Qassem was released with the rest of the group in early February, but he was the only one to be rearrested 10 days later. Palestinian security agents confiscated his computer hard drive and all of his private papers, Hamad said.

Qassem is not prominent politically, nor is he famous. But he has been consistent, and undiplomatically blunt, in his attacks on the Palestinian leadership in a society that is still staking out its independence from Israel and where official tolerance for criticism remains quite low.

His arrest and continued detention, analysts and human rights activists say, illustrate the “selective persecution” employed by the Palestinian Authority in quieting its critics. Rather than employing widespread repression or mass arrests, which might attract international rebuke, officials choose to make examples of one or two people, or newspapers, or organizations, that have irked the leadership.

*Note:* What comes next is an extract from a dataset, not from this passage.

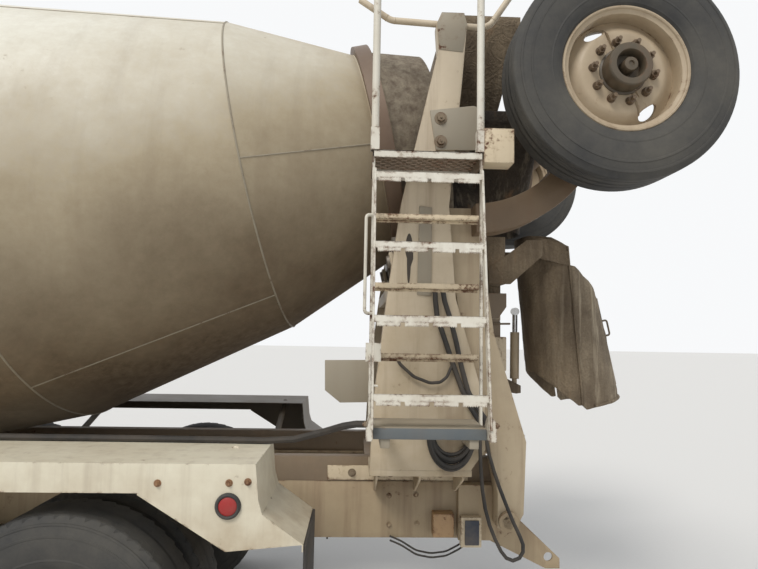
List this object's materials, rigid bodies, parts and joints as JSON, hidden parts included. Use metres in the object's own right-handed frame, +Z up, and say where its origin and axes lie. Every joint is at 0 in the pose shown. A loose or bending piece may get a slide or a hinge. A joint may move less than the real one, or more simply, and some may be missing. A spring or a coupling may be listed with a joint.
{
  "type": "rear discharge concrete mixer truck with trailing booster axle",
  "caption": "Conventional cab truck chassis that carries a tilted rotating mixing drum, with hoppers, folding chutes, a ladder and a raised trailing booster axle.",
  "frame": {"origin": "on the ground, at the middle of the bounding box", "axes": "+X to the front of the truck, +Y to its left, +Z up"},
  "size_m": [10.2998, 2.66, 3.707],
  "materials": {
    "frame_paint": "dusty tan paint",
    "drum_paint": "off-white paint with dust",
    "cab_paint": "off-white paint",
    "ring_steel": "rusted steel",
    "pedestal_paint": "dusty tan paint",
    "cement_steel": "steel coated with dried cement",
    "ladder_paint": "chipped white paint",
    "beam_paint": "worn brown paint",
    "chassis_black": "dusty black paint",
    "bare_steel": "worn steel",
    "rod_chrome": "polished rod",
    "tank_metal": "dull aluminium",
    "rim_paint": "dusty cream paint",
    "tyre": "matt rubber",
    "rubber": "matt rubber",
    "glass": "clear",
    "lamp_red": "red lens",
    "lamp_clear": "clear lens",
    "trim_dark": "dark plastic",
    "seat_cloth": "dark cloth"
  },
  "bodies": {
    "chassis": {"frame_rails": "frame_paint", "subframe": "frame_paint", "front_bumper": "bare_steel", "engine_block": "chassis_black", "front_axle": "chassis_black", "drive_axles": "chassis_black", "side_tanks": "tank_metal", "exhaust_stack": "bare_steel", "cab_shell": "cab_paint", "cab_glass": "glass", "seats": "seat_cloth", "dashboard": "trim_dark", "rear_fenders": "frame_paint", "tail_lamps": "lamp_red", "mud_flaps": "rubber", "front_pedestal": "pedestal_paint", "water_tank": "cab_paint", "rear_pedestal": "pedestal_paint", "drum_rollers": "bare_steel", "charge_hopper": "cement_steel", "discharge_collector": "cement_steel", "fixed_ladder": "ladder_paint", "hose_bundle": "rubber"},
    "hood": {"hood": "cab_paint", "grille": "bare_steel", "headlamps": "lamp_clear"},
    "door_left": {"door_left": "cab_paint", "door_left_glass": "glass"},
    "door_right": {"door_right": "cab_paint", "door_right_glass": "glass"},
    "knuckle_left": {"knuckle_left": "chassis_black"},
    "knuckle_right": {"knuckle_right": "chassis_black"},
    "steer_wheel_left": {"steer_tyre_left": "tyre", "steer_rim_left": "rim_paint"},
    "steer_wheel_right": {"steer_tyre_right": "tyre", "steer_rim_right": "rim_paint"},
    "drive_wheels_front_left": {"drive_tyres_front_left": "tyre", "drive_rims_front_left": "rim_paint"},
    "drive_wheels_front_right": {"drive_tyres_front_right": "tyre", "drive_rims_front_right": "rim_paint"},
    "drive_wheels_rear_left": {"drive_tyres_rear_left": "tyre", "drive_rims_rear_left": "rim_paint"},
    "drive_wheels_rear_right": {"drive_tyres_rear_right": "tyre", "drive_rims_rear_right": "rim_paint"},
    "booster": {"booster_arms": "beam_paint"},
    "booster_cylinder_barrels": {"booster_barrels": "chassis_black"},
    "booster_cylinder_rods": {"booster_rods": "rod_chrome"},
    "booster_wheel_left": {"booster_tyre_left": "tyre", "booster_rim_left": "rim_paint"},
    "booster_wheel_right": {"booster_tyre_right": "tyre", "booster_rim_right": "rim_paint"},
    "drum": {"drum_shell": "drum_paint", "drum_ring": "ring_steel"},
    "chute_post": {"chute_swivel": "cement_steel"},
    "chute": {"main_chute": "cement_steel"},
    "chute_extension": {"fold_chute": "cement_steel"},
    "chute_barrel": {"chute_cylinder_barrel": "chassis_black"},
    "chute_rod": {"chute_cylinder_rod": "rod_chrome"},
    "ladder": {"fold_ladder": "ladder_paint"}
  },
  "joints": [
    {"name": "drum_spin", "type": "hinge", "parent": "chassis", "child": "drum", "pos_m": [-3.41, 0, 2.886], "axis": [0.9769, 0, -0.2135], "continuous": true},
    {"name": "hood_tilt", "type": "hinge", "parent": "chassis", "child": "hood", "pos_m": [4.96, 0, 0.8], "axis": [0, 1, 0], "range_deg": [0, 70]},
    {"name": "door_left_swing", "type": "hinge", "parent": "chassis", "child": "door_left", "pos_m": [3.424, 1.014, 1.6], "axis": [0, 0, -1], "range_deg": [0, 65]},
    {"name": "door_right_swing", "type": "hinge", "parent": "chassis", "child": "door_right", "pos_m": [3.424, -1.014, 1.6], "axis": [0, 0, 1], "range_deg": [0, 65]},
    {"name": "steer_left", "type": "hinge", "parent": "chassis", "child": "knuckle_left", "pos_m": [3.95, 0.865, 0.53], "axis": [0, 0, 1], "range_deg": [-32, 32]},
    {"name": "steer_right", "type": "hinge", "parent": "chassis", "child": "knuckle_right", "pos_m": [3.95, -0.865, 0.53], "axis": [0, 0, 1], "range_deg": [-32, 32]},
    {"name": "steer_wheel_left_spin", "type": "hinge", "parent": "knuckle_left", "child": "steer_wheel_left", "pos_m": [3.95, 1.035, 0.53], "axis": [0, 1, 0], "continuous": true},
    {"name": "steer_wheel_right_spin", "type": "hinge", "parent": "knuckle_right", "child": "steer_wheel_right", "pos_m": [3.95, -1.035, 0.53], "axis": [0, 1, 0], "continuous": true},
    {"name": "drive_front_left_spin", "type": "hinge", "parent": "chassis", "child": "drive_wheels_front_left", "pos_m": [-0.84, 0.88, 0.53], "axis": [0, 1, 0], "continuous": true},
    {"name": "drive_front_right_spin", "type": "hinge", "parent": "chassis", "child": "drive_wheels_front_right", "pos_m": [-0.84, -0.88, 0.53], "axis": [0, 1, 0], "continuous": true},
    {"name": "drive_rear_left_spin", "type": "hinge", "parent": "chassis", "child": "drive_wheels_rear_left", "pos_m": [-2.21, 0.88, 0.53], "axis": [0, 1, 0], "continuous": true},
    {"name": "drive_rear_right_spin", "type": "hinge", "parent": "chassis", "child": "drive_wheels_rear_right", "pos_m": [-2.21, -0.88, 0.53], "axis": [0, 1, 0], "continuous": true},
    {"name": "booster_swing", "type": "hinge", "parent": "chassis", "child": "booster", "pos_m": [-4.194, 0, 0.868], "axis": [0, -1, 0], "range_deg": [0, 87]},
    {"name": "booster_barrel_turn", "type": "hinge", "parent": "chassis", "child": "booster_cylinder_barrels", "pos_m": [-3.62, 0, 1.48], "axis": [0, -1, 0], "range_deg": [-1, 14.6]},
    {"name": "booster_rod_slide", "type": "slide", "parent": "booster_cylinder_barrels", "child": "booster_cylinder_rods", "axis": [-0.9216, 0, -0.3881], "range_m": [-0.005, 0.452]},
    {"name": "booster_wheel_left_spin", "type": "hinge", "parent": "booster", "child": "booster_wheel_left", "pos_m": [-4.62, 0.99, 3.049], "axis": [0, 1, 0], "continuous": true},
    {"name": "booster_wheel_right_spin", "type": "hinge", "parent": "booster", "child": "booster_wheel_right", "pos_m": [-4.62, -0.99, 3.049], "axis": [0, 1, 0], "continuous": true},
    {"name": "chute_swivel_turn", "type": "hinge", "parent": "chassis", "child": "chute_post", "pos_m": [-4.23, 0, 1.9], "axis": [0, 0, 1], "range_deg": [-50, 50]},
    {"name": "chute_lift", "type": "hinge", "parent": "chute_post", "child": "chute", "pos_m": [-4.455, 0, 2.33], "axis": [0, 1, 0], "range_deg": [0, 55]},
    {"name": "chute_unfold", "type": "hinge", "parent": "chute", "child": "chute_extension", "pos_m": [-4.737, 0, 1.4], "axis": [0, -1, 0], "range_deg": [0, 170]},
    {"name": "chute_barrel_turn", "type": "hinge", "parent": "chute_post", "child": "chute_barrel", "pos_m": [-4.395, 0, 1.48], "axis": [0, -1, 0], "range_deg": [-1, 30.6]},
    {"name": "chute_rod_slide", "type": "slide", "parent": "chute_barrel", "child": "chute_rod", "axis": [-0.0104, 0, 0.9999], "range_m": [-0.005, 0.209]},
    {"name": "ladder_fold", "type": "hinge", "parent": "chassis", "child": "ladder", "pos_m": [-3.7, 1.235, 1.445], "axis": [-1, 0, 0], "range_deg": [0, 175]}
  ],
  "couplings": [
    {"joint": "steer_right", "follows": "steer_left", "ratio": 1},
    {"joint": "booster_barrel_turn", "follows": "booster_swing", "ratio": 0.14433},
    {"joint": "booster_rod_slide", "follows": "booster_swing", "m_per_rad": 0.29077},
    {"joint": "chute_barrel_turn", "follows": "chute_lift", "ratio": 0.52043},
    {"joint": "chute_rod_slide", "follows": "chute_lift", "m_per_rad": 0.20743}
  ]
}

Early this month, the Palestinian Authority shut down a radio station, the Voice of Love and Peace, after it aired an interview with a union activist working with teachers who have been staging sporadic strikes in the Palestinian-controlled territories all school year. The activist, Omar Asaf, who had accused Palestinian officials of squandering $100 million meant for the education budget, was arrested. (A week later, Arafat ordered that the radio station be allowed to broadcast again.)

“They direct pressure against specific examples, so that people ‘learn’ from those examples and impose self-censorship,” said Palestinian political analyst Ghassan Khatib. “They only have to do it with one case, and it’s enough to have everyone else get the message.”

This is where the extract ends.